Instructions for interacting with me using PR comments are available here. If you have questions or suggestions related to my behavior, please file an issue against the kubernetes/test-infra repository.

See related issue discussing retries: kubernetes/kubernetes#5762 (comment)

The server does not issue HTTP status code 429 here, presumably because it doesn't know there's a pending deployment that will create this resource.

See related issue in kube-prometheus - but note that this is far from specific to kube-prometheus, it can affect anything where races exist between resource creation and resource use

prometheus-operator/prometheus-operator#1866

A workaround is to use kfilt to deploy the CRDs first, then wait for them to become visible, then deploy the rest:

kustomize build somedir | kfilt -i kind=CustomResourceDefinition | kubectl apply -f -
kustomize build somedir | kfilt -i kind=CustomResourceDefinition | kubectl wait --for condition=established --timeout=60s -f -
kustomize build somedir | kubectl apply -f - 

The Kubernetes project currently lacks enough contributors to adequately respond to all issues and PRs.

This bot triages issues and PRs according to the following rules:

  • After 90d of inactivity, lifecycle/stale is applied
  • After 30d of inactivity since lifecycle/stale was applied, lifecycle/rotten is applied
  • After 30d of inactivity since lifecycle/rotten was applied, the issue is closed

You can:

  • Mark this issue or PR as fresh with /remove-lifecycle stale
  • Mark this issue or PR as rotten with /lifecycle rotten
  • Close this issue or PR with /close
  • Offer to help out with Issue Triage

Please send feedback to sig-contributor-experience at kubernetes/community.

/lifecycle stale

Wait for a CRD type to deploy before deploying resources that use the type

This isn't something that we would implement for kubectl but we will investigate which part of apply can provide a better error. We'll handle that in #1118.

/close

@eddiezane: Closing this issue.

In response to this:

Wait for a CRD type to deploy before deploying resources that use the type

This isn't something that we would implement for kubectl but we will investigate which part of apply can provide a better error. We'll handle that in #1118.

/close

Instructions for interacting with me using PR comments are available here. If you have questions or suggestions related to my behavior, please file an issue against the kubernetes/test-infra repository.

@KnVerey do you know if Kustomize has any hooks authors can use similar to how Helm handles CRD installation separately?

@KnVerey do you know if Kustomize has any hooks authors can use similar to how Helm handles CRD installation separately?

It does not.
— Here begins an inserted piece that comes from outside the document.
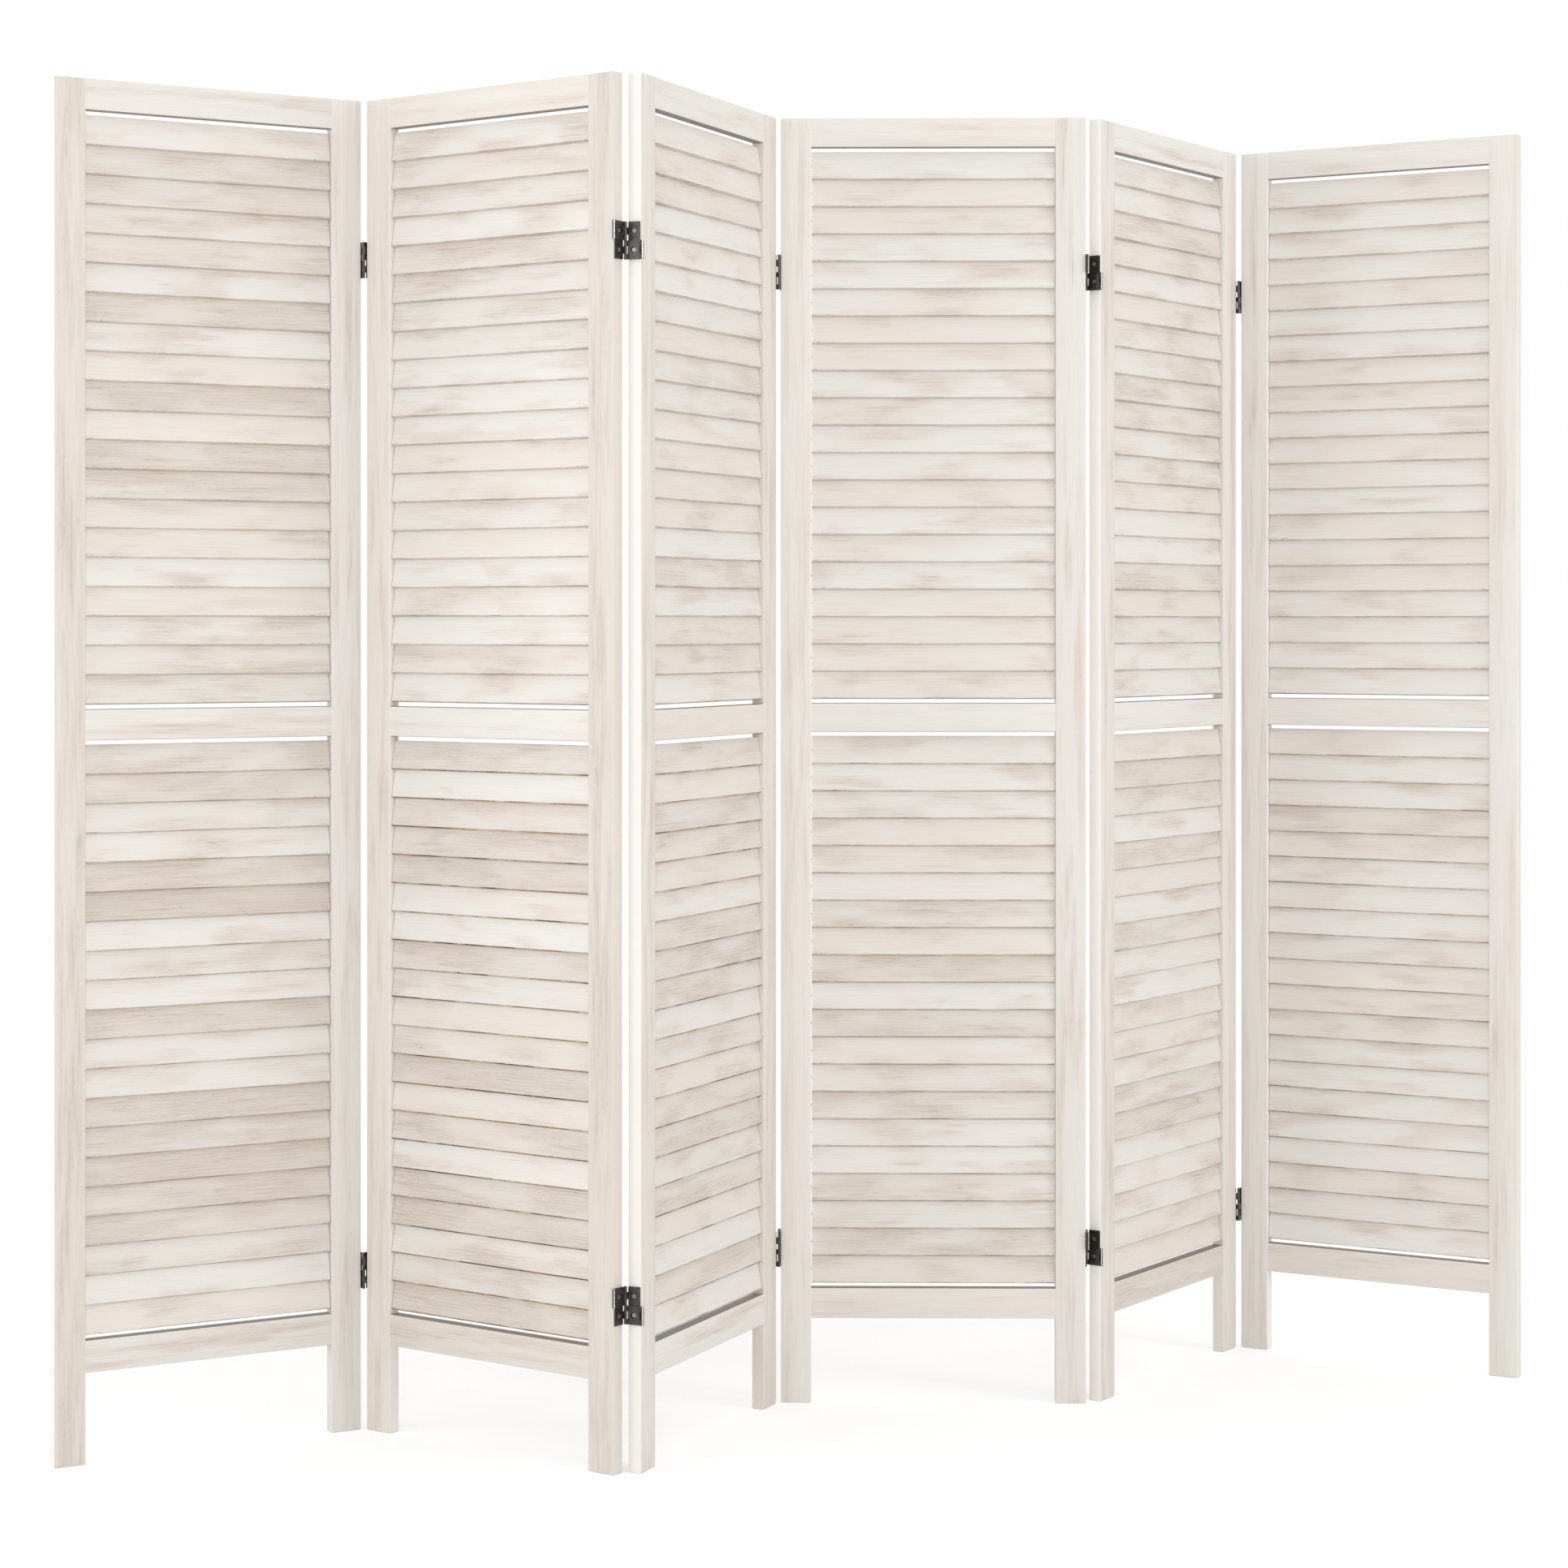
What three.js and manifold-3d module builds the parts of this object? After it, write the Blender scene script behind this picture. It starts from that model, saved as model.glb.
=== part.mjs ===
/*
 * A folding room divider of six louvred wooden panels, standing in a zigzag.
 *
 * Each panel is a glued frame: two stiles that run down into feet, and a top, middle and bottom
 * rail. Two banks of slats fill its windows. A slat turns on a pin at each end, in holes drilled
 * in the stiles, and closes on its neighbour like a shingle, with its lower edge in front.
 *
 * Neighbouring panels are joined by two double-acting screen hinges, which fold both ways. Such a
 * hinge has a leaf on each panel's edge and two links. The upper link runs from the left leaf's
 * front knuckle to the right leaf's back knuckle, and the lower link from the left leaf's back
 * knuckle to the right leaf's front knuckle. A fold that brings the fronts together turns about
 * the two front pins, and a fold that brings the backs together about the two back pins. At any
 * fold one pair of pins turns and the other pair is shut, so each panel carries its own leaf, one
 * of the links and that link's shut pin. All these halves have one shape, turned over.
 *
 * Millimetres, +Z up. The viewer stands on the -Y side. The origin is on the floor, under the
 * middle of the standing divider's box. A panel's own frame has its origin on the floor at its
 * left edge, half way through its thickness, with +X along its width and -Y to its front.
 */
import * as THREE from "three";
import { mergeVertices } from "three/addons/utils/BufferGeometryUtils.js";
import Module from "manifold-3d";

// Panels
const PANEL_YAWS_DEG = [29.9, -35.5, 66.1, -0.8, 56.1, -29.7];
const PANEL_WIDTH = 403;
const PANEL_HEIGHT = 1700;
const PANEL_THICKNESS = 17;
const STILE_WIDTH = 40;
const TOP_RAIL_HEIGHT = 38;
const MIDDLE_RAIL_HEIGHT = 38;
const BOTTOM_RAIL_HEIGHT = 40;
const FOOT_HEIGHT = 112;
const TENON_LENGTH = 25;
const RAIL_SETBACK = 0.4; // how far a rail's faces lie behind the stiles' faces
const EDGE_CHAMFER = 0.9; // on the long edges of the stiles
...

Kustomize is a purely client-side, so it has no deploy-related features.

That's unfortunate, because it means basically every different user who wants robust deployment has to implement repetitive logic like:

kfilt -i kind=CustomResourceDefinition myconfig.yaml | kubectl apply -f -
kfilt -i kind=CustomResourceDefinition myconfig.yaml | kubectl wait --for condition=established --timeout=60s -f -
kfilt -i kind=Namespace myconfig.yaml | kubectl apply -f -
kfilt -i kind=Namespace myconfig.yaml | kubectl wait --for condition=established --timeout=60s -f -
kubectl apply -f myconfig.yaml

It's reasonable to expect the client sending data to kubectl to ensure that it is ordered correctly with CRDs, then namespaces, then other structure, such that dependencies are sensible.

But it's a pity that it's seemingly not practical for kubectl to ensure the requests apply correctly.

If waiting isn't viable, what about a --retry-delay '1s' --max-retry-count 5 for retrying individual requests?

Thank you so much for the kfilt example above. I am running into this in another way.

My vagrant provisioning step fails because k3s is installed but did not complete setting up traefik. So sometimes applying my resources failed with

default: error: unable to recognize "/vagrant/traefik_certificate.yaml": no matches for kind "TLSStore" in version "traefik.containo.us/v1alpha1"

So I can now fix this with

$ kubectl wait --for condition=established crd tlsstores.traefik.containo.us

Thanks! I agree that a more generic solution in kubectl would be great.